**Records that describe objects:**
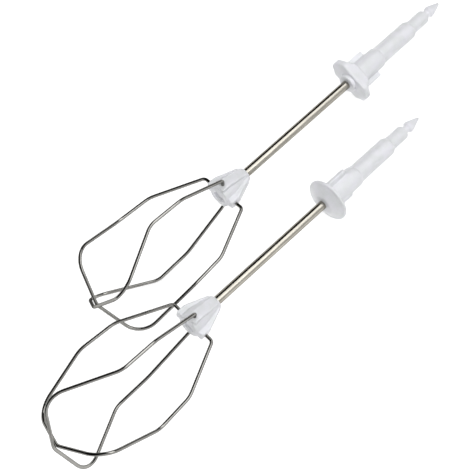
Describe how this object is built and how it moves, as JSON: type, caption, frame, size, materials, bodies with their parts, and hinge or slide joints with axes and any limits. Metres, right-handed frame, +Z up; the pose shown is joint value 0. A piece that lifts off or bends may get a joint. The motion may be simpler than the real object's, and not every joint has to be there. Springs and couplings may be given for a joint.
{
  "type": "hand mixer beater pair",
  "caption": "Pair of wire beaters for a hand mixer: white moulded drive shanks and hubs, plain steel shafts and twisted wire loop whisks, lying one against the other.",
  "frame": {"origin": "on the table, under the middle of the pair's bounding box", "axes": "+X along the shafts towards the snap tips, +Y from the plain beater towards the keyed one, +Z up from the table"},
  "size_m": [0.2606, 0.0756, 0.0521],
  "materials": {
    "white_plastic": "smooth moulded, slightly glossy",
    "shaft_steel": "drawn and polished",
    "wire_steel": "bright polished wire"
  },
  "bodies": {
    "keyed_beater": {"keyed_drive_shank": "white_plastic", "keyed_shaft": "shaft_steel", "keyed_whisk_hub": "white_plastic", "keyed_inner_loop": "wire_steel", "keyed_outer_loop": "wire_steel"},
    "plain_beater": {"plain_drive_shank": "white_plastic", "plain_shaft": "shaft_steel", "plain_whisk_hub": "white_plastic", "plain_inner_loop": "wire_steel", "plain_outer_loop": "wire_steel"}
  },
  "joints": [
    {"name": "plain_lift", "type": "slide", "parent": "keyed_beater", "child": "plain_beater", "axis": [0, 0, 1], "range_m": [0, 0.12]}
  ]
}
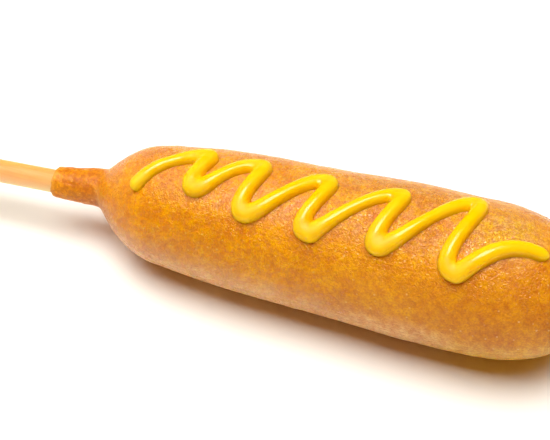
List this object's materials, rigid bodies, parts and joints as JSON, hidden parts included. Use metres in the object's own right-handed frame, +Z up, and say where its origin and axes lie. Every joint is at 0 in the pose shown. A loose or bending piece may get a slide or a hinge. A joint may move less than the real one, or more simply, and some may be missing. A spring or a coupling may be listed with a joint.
{
  "type": "corn dog",
  "caption": "Fried batter-coated sausage lying on its side on a round wooden stick, with a zigzag bead of mustard along the top.",
  "frame": {"origin": "on the table, under the middle of the whole length from the stick's free end to the tip", "axes": "+X from the stick's free end to the rounded tip, +Y away from the side the mustard swings down, +Z up"},
  "size_m": [0.2115, 0.0397, 0.0429],
  "materials": {
    "fried_batter": "golden brown fried cornmeal batter, fine grain, lightly oily",
    "pale_wood": "smooth pale birch dowel, unvarnished",
    "mustard_sauce": "wet glossy yellow mustard"
  },
  "bodies": {
    "root": {"crust": "fried_batter", "stick": "pale_wood", "mustard": "mustard_sauce"}
  },
  "joints": []
}
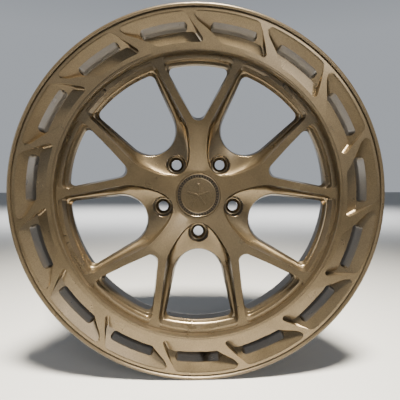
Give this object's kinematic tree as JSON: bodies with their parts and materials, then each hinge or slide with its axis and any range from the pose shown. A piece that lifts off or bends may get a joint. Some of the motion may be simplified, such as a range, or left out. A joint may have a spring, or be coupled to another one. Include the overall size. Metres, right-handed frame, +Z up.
{
  "type": "wheel rim",
  "caption": "Forged road-racing wheel rim with Y-shaped spokes, a ring of slanted vents around the face, a deep drop-centre barrel, a centre cap and a valve.",
  "frame": {"origin": "on the wheel axis, in the plane of the hub mounting face", "axes": "+Y along the axis out of the back of the wheel, so the face looks along -Y; +Z up through the middle of one spoke"},
  "size_m": [0.5219, 0.242, 0.522],
  "materials": {
    "bronze_face": "satin bronze metallic paint under clear coat",
    "bronze_barrel": "satin bronze metallic paint under clear coat",
    "bronze_cap": "satin bronze metallic paint",
    "dark_trim": "satin dark bronze",
    "black_steel": "black oxide",
    "zinc_steel": "bright zinc plate",
    "spring_steel": "bright drawn wire",
    "black_nylon": "moulded matt",
    "black_stem": "black anodised",
    "black_rubber": "matt",
    "brass": "machined",
    "black_cap": "moulded satin"
  },
  "bodies": {
    "wheel": {"rim_barrel": "bronze_barrel", "wheel_centre": "bronze_face", "vented_ring": "bronze_face", "assembly_bolts": "black_steel", "assembly_washers": "zinc_steel", "valve_stem": "black_stem", "valve_inner_seal": "black_rubber", "valve_outer_seal": "black_rubber", "valve_washer": "zinc_steel", "valve_nut": "zinc_steel", "valve_core_body": "brass", "valve_core_gasket": "black_rubber", "valve_core_spring": "spring_steel"},
    "centre_cap": {"cap_shell": "bronze_cap", "cap_trim_ring": "dark_trim", "cap_emblem": "bronze_cap", "cap_spring_ring": "spring_steel"},
    "centring_ring": {"hub_ring": "black_nylon"},
    "valve_pin": {"valve_core_pin": "brass", "valve_core_plunger": "black_rubber"},
    "cap_seal": {"valve_cap_seal": "black_rubber"},
    "dust_cap": {"valve_cap": "black_cap"}
  },
  "joints": [
    {"name": "centre_cap_pull", "type": "slide", "parent": "wheel", "child": "centre_cap", "axis": [0, -1, 0], "range_m": [0, 0.025]},
    {"name": "centring_ring_pull", "type": "slide", "parent": "wheel", "child": "centring_ring", "axis": [0, 1, 0], "range_m": [0, 0.02]},
    {"name": "valve_pin_press", "type": "slide", "parent": "wheel", "child": "valve_pin", "axis": [0.037, 0.53, -0.8472], "range_m": [0, 0.0015], "stiffness_N_per_m": 300, "springref_m": -0.001, "deforming": ["valve_core_spring"]},
    {"name": "dust_cap_lift", "type": "slide", "parent": "wheel", "child": "cap_seal", "axis": [-0.037, -0.53, 0.8472], "range_m": [0, 0.008]},
    {"name": "dust_cap_turn", "type": "hinge", "parent": "cap_seal", "child": "dust_cap", "pos_m": [0.01006, -0.01209, -0.23048], "axis": [-0.037, -0.53, 0.8472], "range_deg": [0, 3600]}
  ],
  "couplings": [
    {"joint": "dust_cap_lift", "follows": "dust_cap_turn", "m_per_rad": 0.00012633}
  ]
}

**PROBLEM STATEMENT:** The entries above should be repeated exactly, every one of them.

**RESULT OF THE EXERCISE:**
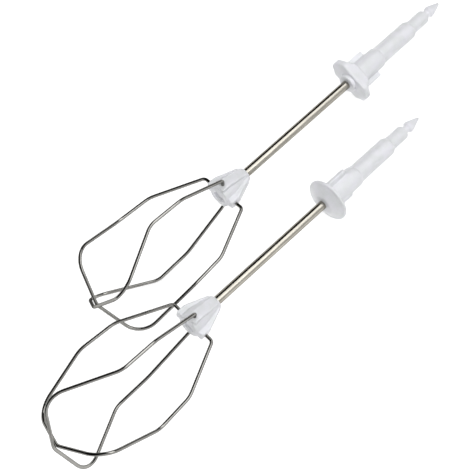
Describe how this object is built and how it moves, as JSON: type, caption, frame, size, materials, bodies with their parts, and hinge or slide joints with axes and any limits. Metres, right-handed frame, +Z up; the pose shown is joint value 0. A piece that lifts off or bends may get a joint. The motion may be simpler than the real object's, and not every joint has to be there. Springs and couplings may be given for a joint.
{
  "type": "hand mixer beater pair",
  "caption": "Pair of wire beaters for a hand mixer: white moulded drive shanks and hubs, plain steel shafts and twisted wire loop whisks, lying one against the other.",
  "frame": {"origin": "on the table, under the middle of the pair's bounding box", "axes": "+X along the shafts towards the snap tips, +Y from the plain beater towards the keyed one, +Z up from the table"},
  "size_m": [0.2606, 0.0756, 0.0521],
  "materials": {
    "white_plastic": "smooth moulded, slightly glossy",
    "shaft_steel": "drawn and polished",
    "wire_steel": "bright polished wire"
  },
  "bodies": {
    "keyed_beater": {"keyed_drive_shank": "white_plastic", "keyed_shaft": "shaft_steel", "keyed_whisk_hub": "white_plastic", "keyed_inner_loop": "wire_steel", "keyed_outer_loop": "wire_steel"},
    "plain_beater": {"plain_drive_shank": "white_plastic", "plain_shaft": "shaft_steel", "plain_whisk_hub": "white_plastic", "plain_inner_loop": "wire_steel", "plain_outer_loop": "wire_steel"}
  },
  "joints": [
    {"name": "plain_lift", "type": "slide", "parent": "keyed_beater", "child": "plain_beater", "axis": [0, 0, 1], "range_m": [0, 0.12]}
  ]
}
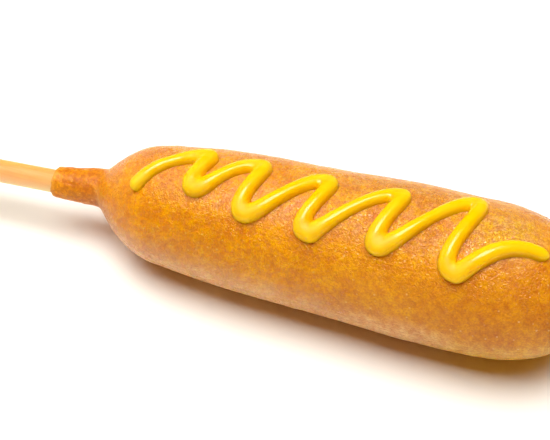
List this object's materials, rigid bodies, parts and joints as JSON, hidden parts included. Use metres in the object's own right-handed frame, +Z up, and say where its origin and axes lie. Every joint is at 0 in the pose shown. A loose or bending piece may get a slide or a hinge. A joint may move less than the real one, or more simply, and some may be missing. A spring or a coupling may be listed with a joint.
{
  "type": "corn dog",
  "caption": "Fried batter-coated sausage lying on its side on a round wooden stick, with a zigzag bead of mustard along the top.",
  "frame": {"origin": "on the table, under the middle of the whole length from the stick's free end to the tip", "axes": "+X from the stick's free end to the rounded tip, +Y away from the side the mustard swings down, +Z up"},
  "size_m": [0.2115, 0.0397, 0.0429],
  "materials": {
    "fried_batter": "golden brown fried cornmeal batter, fine grain, lightly oily",
    "pale_wood": "smooth pale birch dowel, unvarnished",
    "mustard_sauce": "wet glossy yellow mustard"
  },
  "bodies": {
    "root": {"crust": "fried_batter", "stick": "pale_wood", "mustard": "mustard_sauce"}
  },
  "joints": []
}
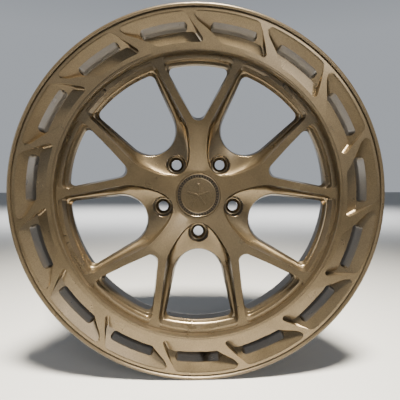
Give this object's kinematic tree as JSON: bodies with their parts and materials, then each hinge or slide with its axis and any range from the pose shown. A piece that lifts off or bends may get a joint. Some of the motion may be simplified, such as a range, or left out. A joint may have a spring, or be coupled to another one. Include the overall size. Metres, right-handed frame, +Z up.
{
  "type": "wheel rim",
  "caption": "Forged road-racing wheel rim with Y-shaped spokes, a ring of slanted vents around the face, a deep drop-centre barrel, a centre cap and a valve.",
  "frame": {"origin": "on the wheel axis, in the plane of the hub mounting face", "axes": "+Y along the axis out of the back of the wheel, so the face looks along -Y; +Z up through the middle of one spoke"},
  "size_m": [0.5219, 0.242, 0.522],
  "materials": {
    "bronze_face": "satin bronze metallic paint under clear coat",
    "bronze_barrel": "satin bronze metallic paint under clear coat",
    "bronze_cap": "satin bronze metallic paint",
    "dark_trim": "satin dark bronze",
    "black_steel": "black oxide",
    "zinc_steel": "bright zinc plate",
    "spring_steel": "bright drawn wire",
    "black_nylon": "moulded matt",
    "black_stem": "black anodised",
    "black_rubber": "matt",
    "brass": "machined",
    "black_cap": "moulded satin"
  },
  "bodies": {
    "wheel": {"rim_barrel": "bronze_barrel", "wheel_centre": "bronze_face", "vented_ring": "bronze_face", "assembly_bolts": "black_steel", "assembly_washers": "zinc_steel", "valve_stem": "black_stem", "valve_inner_seal": "black_rubber", "valve_outer_seal": "black_rubber", "valve_washer": "zinc_steel", "valve_nut": "zinc_steel", "valve_core_body": "brass", "valve_core_gasket": "black_rubber", "valve_core_spring": "spring_steel"},
    "centre_cap": {"cap_shell": "bronze_cap", "cap_trim_ring": "dark_trim", "cap_emblem": "bronze_cap", "cap_spring_ring": "spring_steel"},
    "centring_ring": {"hub_ring": "black_nylon"},
    "valve_pin": {"valve_core_pin": "brass", "valve_core_plunger": "black_rubber"},
    "cap_seal": {"valve_cap_seal": "black_rubber"},
    "dust_cap": {"valve_cap": "black_cap"}
  },
  "joints": [
    {"name": "centre_cap_pull", "type": "slide", "parent": "wheel", "child": "centre_cap", "axis": [0, -1, 0], "range_m": [0, 0.025]},
    {"name": "centring_ring_pull", "type": "slide", "parent": "wheel", "child": "centring_ring", "axis": [0, 1, 0], "range_m": [0, 0.02]},
    {"name": "valve_pin_press", "type": "slide", "parent": "wheel", "child": "valve_pin", "axis": [0.037, 0.53, -0.8472], "range_m": [0, 0.0015], "stiffness_N_per_m": 300, "springref_m": -0.001, "deforming": ["valve_core_spring"]},
    {"name": "dust_cap_lift", "type": "slide", "parent": "wheel", "child": "cap_seal", "axis": [-0.037, -0.53, 0.8472], "range_m": [0, 0.008]},
    {"name": "dust_cap_turn", "type": "hinge", "parent": "cap_seal", "child": "dust_cap", "pos_m": [0.01006, -0.01209, -0.23048], "axis": [-0.037, -0.53, 0.8472], "range_deg": [0, 3600]}
  ],
  "couplings": [
    {"joint": "dust_cap_lift", "follows": "dust_cap_turn", "m_per_rad": 0.00012633}
  ]
}